During these challenging times, business owners, managers, and HR professionals must retain their role of being employees’ support system. They can do this by integrating the following into their current employee management strategies:
- More frequent communication
- Adjusted working hours
- Remote working options
- Improved sick leave policy
- Regular employee check-ins
Implementing all of these initiatives will not only alleviate any psychological stress, but could also improve employee engagement in the workplace. Knowing that management cares about them is a great driver of employees’ motivation and productivity.
5. Honesty and Transparency
One of the drivers of anxiety among employees could be the lack of information about what’s currently going on in the company. Even when the news isn’t great, people appreciate when they are being updated instead of being out of the loop. In these uncertain times, employees need to be aware of how the company is adapting to the changing world around them. Transparency in the workplace means being open and direct about revenue, profit, losses, and other significant company changes.
Although it can be challenging, being honest and direct with employees builds trust. It also helps employees become aware of their role in the company’s success. With honesty and transparency, employees are more likely to become loyal workers and fulfill their obligations to the organization and its customers.
6. Flexibility and Agility
“Hybrid” working arrangements are here to stay. But as everyone continues to navigate the uncharted waters of the post-COVID situation, it’s highly likely that significant changes are still bound to happen. With that, the post-pandemic workplace leaders must brace themselves and be ready to adapt to these changes. Agility will become a must.

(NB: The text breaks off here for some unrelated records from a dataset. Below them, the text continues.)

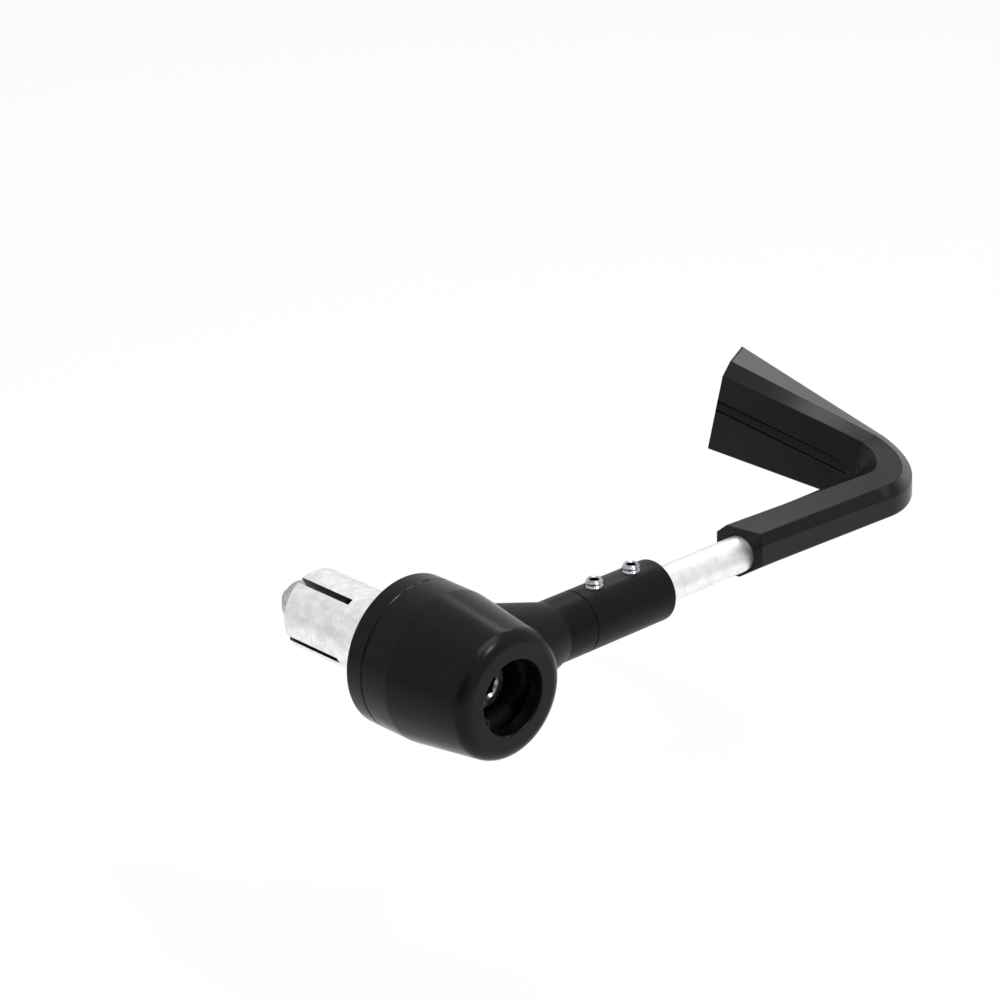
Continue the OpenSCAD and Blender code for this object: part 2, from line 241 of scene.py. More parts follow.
def rounded(corners: list[Point], steps: int = 5) -> Outline:
    """Rounds the corners of a closed outline.

    Args:
        corners: Both coordinates of each corner and its rounding radius, in millimetres.
        steps: Straight pieces in each rounding.

    Returns:
        The outline's points in order.
    """
    outline: Outline = []
    for i, (x, y, radius) in enumerate(corners):
        corner = Vector((x, y))
        back = Vector(corners[i - 1][:2]) - corner
        ahead = Vector(corners[(i + 1) % len(corners)][:2]) - corner
        half = back.angle(ahead) / 2
        if radius <= 0 or half > 1.56:
            outline.append((x, y))
            continue
        run = min(radius / math.tan(half), 0.48 * back.length, 0.48 * ahead.length)
        reach = run / math.cos(half)
        centre = corner + (back.normalized() + ahead.normalized()).normalized() * reach
        first = corner + back.normalized() * run - centre
        last = corner + ahead.normalized() * run - centre
        start = math.atan2(first.y, first.x)
        sweep = (math.atan2(last.y, last.x) - start + math.pi) % (2 * math.pi) - math.pi
        outline += [(centre.x + first.length * math.cos(start + sweep * k / steps),
                     centre.y + first.length * math.sin(start + sweep * k / steps)) for k in range(steps + 1)]
    return outline


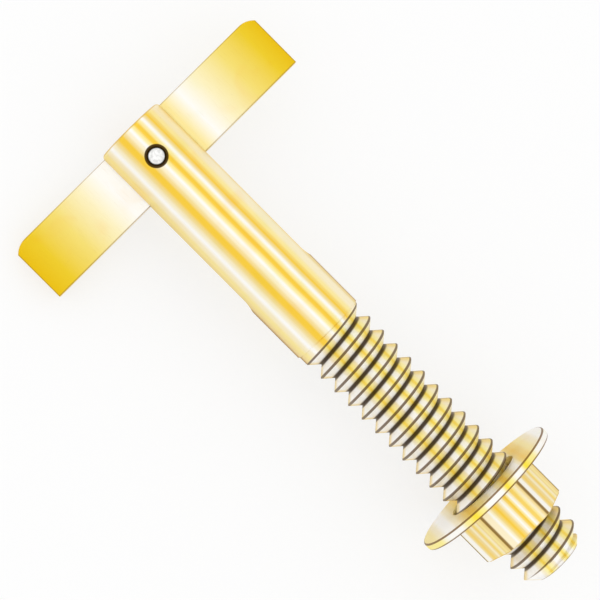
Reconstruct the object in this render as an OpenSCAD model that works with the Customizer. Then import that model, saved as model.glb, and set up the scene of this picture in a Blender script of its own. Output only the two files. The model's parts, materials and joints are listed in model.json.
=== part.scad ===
// Spring toggle bolt.
//
// A one-piece stud is slotted at one end and threaded at the other. A flat cross bar
// turns in the slot on a riveted pin: it folds in line with the stud to pass a hole,
// and a torsion spring round the pin turns it back crosswise. A washer and a hexagon
// nut run on the thread.
//
// Stud frame: x runs along the stud from the slotted tip, y along the cross bar and
// z along the pin. The finished model is laid down on z = 0, where it rests on the
// washer's rim and on the rounded tip of the stud, with the bar level.

/* [Stud] */
// Length of the stud, tip to thread end
stud_length = 76.2; // [73:0.1:90]
// Diameter of the plain shank
shank_d = 10.2; // [10:0.1:11]
// Length of the plain shank, up to the thread
shank_length = 35; // [32:0.1:40]
// Radius of the rounding at the tip
tip_round = 0.6; // [0.2:0.1:1.2]
// Chamfer at the shank's shoulder
shoulder_chamfer = 0.15; // [0.05:0.05:0.3]

/* [Thread] */
// Diameter over the crests
thread_d = 9.85; // [9.05:0.1:10.05]
// Pitch of the single right-hand start
thread_pitch = 2.42; // [2.3:0.02:2.8]
// Depth from crest to root
thread_depth = 1.3; // [0.9:0.05:1.4]
// Diameter of the flat left by the end chamfer
thread_end_d = 6.6; // [5.6:0.1:6.9]
// Radial clearance between the nut's thread and the stud's
thread_clearance = 0.12; // [0.08:0.01:0.2]

/* [Toggle bar] */
// Length of the cross bar
bar_length = 41.3; // [36:0.1:46]
// Width of the bar, measured along the stud
bar_width = 8.1; // [7.6:0.1:8.4]
// Thickness of the bar, measured along the pin
bar_thickness = 3; // [2.8:0.1:3.6]
// Distance from the pin to the bar's bearing edge
bar_bearing = 3.75; // [3.6:0.05:3.9]
// Radius of the two rounded corners on the tip side
corner_radius = 2.7; // [2:0.1:4]
// How far each rounded corner runs along the bar
corner_run = 2; // [1:0.1:2]
// Clearance between the bar and each cheek of the slot
cheek_clearance = 0.15; // [0.1:0.01:0.25]
// Clearance between the folded bar's end and the slot's floor
floor_clearance = 0.4; // [0.2:0.1:1]

/* [Pivot pin] */
// Diameter of the pin
pin_d = 2.1; // [1.8:0.1:2.4]
// Distance of the pin from the tip
pin_from_tip = 4.8; // [4.6:0.1:6]
// Radial clearance of the pin in the bar
pin_clearance = 0.05; // [0.02:0.01:0.08]
// Width of the countersink round each pin end
pin_countersink = 0.45; // [0.3:0.05:0.6]
// Height of the domed pin ends
pin_dome = 0.25; // [0.15:0.05:0.4]

/* [Torsion spring] */
// Diameter of the wire
wire_d = 0.5; // [0.4:0.02:0.52]
// Mean diameter of the coil
coil_d = 3.5; // [3.4:0.05:3.7]
// Full turns in the coil, besides its last three quarters of a turn
coil_turns = 2; // [1:1:2]
// Length of each straight leg
leg_length = 4.2; // [3:0.1:4.4]
// Clearance round the spring in its pocket and grooves
spring_clearance = 0.08; // [0.05:0.01:0.12]

/* [Washer] */
// Outer diameter of the washer
washer_d = 20.8; // [18:0.1:26]
// Thickness of the washer
washer_thickness = 1.1; // [0.8:0.1:2.5]
// Radial clearance of the washer on the shank
washer_clearance = 0.1; // [0.05:0.05:0.5]
// Rounding of the washer's rim
washer_round = 0.25; // [0.1:0.05:0.35]

/* [Nut] */
// Width across the nut's flats
nut_flats = 11.1; // [10.9:0.1:13]
// Height of the nut
nut_height = 6.4; // [5:0.1:9]
// Length of thread left past the nut
nut_from_end = 6.1; // [2:0.1:20]
// Diameter of the round face left by the nut's corner chamfers
nut_face_d = 12.2; // [11.5:0.1:12.5]
// Slope of those chamfers
nut_chamfer_angle = 30; // [20:1:40]
// Width of the countersink at each end of the nut's thread
nut_countersink = 0.15; // [0.05:0.05:0.25]

/* [Hidden] */
$fn = 96;
GOLD = [0.93, 0.76, 0.25];
PALE_GOLD = [0.96, 0.87, 0.55];
BRIGHT = [0.92, 0.92, 0.90];
SPRING_STEEL = [0.55, 0.56, 0.58];
// Overshoot of every cutting body past the face that it cuts
past = 1;
// Lengthwise sides in one turn of thread
turn_sides = 36;
// Sides of the spring wire, and rings in one turn of its coil
wire_sides = 8;
coil_rings = 20;
// Offset of the first groove from the shank's shoulder
groove_start = shank_length + 0.1;
// Angle round the stud, from +y towards +z, at which the first groove begins
groove_angle = 180;

shank_r = shank_d / 2;
crest_r = thread_d / 2;
root_r = crest_r - thread_depth;
end_r = thread_end_d / 2;
// Slot for the bar: its width, and the end of its rounded floor
slot_width = bar_thickness + 2 * cheek_clearance;
slot_r = slot_width / 2;
bar_half = bar_length / 2;
floor_x = pin_from_tip + bar_half + floor_clearance
    - sqrt(slot_r * slot_r - bar_thickness * bar_thickness / 4) + slot_r;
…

When designing a more resilient and adaptive company, consider involving your employees in different projects to help them acquire cross-functional knowledge. It can come in handy in the future in case changes in the company’s processes and workflow happen again.
7. Investment in Digital HR Processes
In the post-pandemic workplace, we’ll also see more companies adopting digital HR processes, such as recruiting solutions. Since the pandemic began, HR professionals and employers have had no choice but to make their recruiting, hiring, and employee engagement processes virtual. Considering the possibility of future lockdowns, we can expect companies to lean more toward investing in digital HR processes and hiring for remote positions going forward.
The Future of Post-Pandemic Workplaces: Final Thoughts
While none of us can predict what the future holds, one thing is for sure—these new leadership trends are shaping the future of workplaces. Business leaders need to focus on providing a flexible and healthy work environment to support their employees and ensure maximum productivity. As changes are still underway, they’ll have to keep an eye out for emerging trends and be prepared to embrace changes that fit their employees and organization's needs as a whole.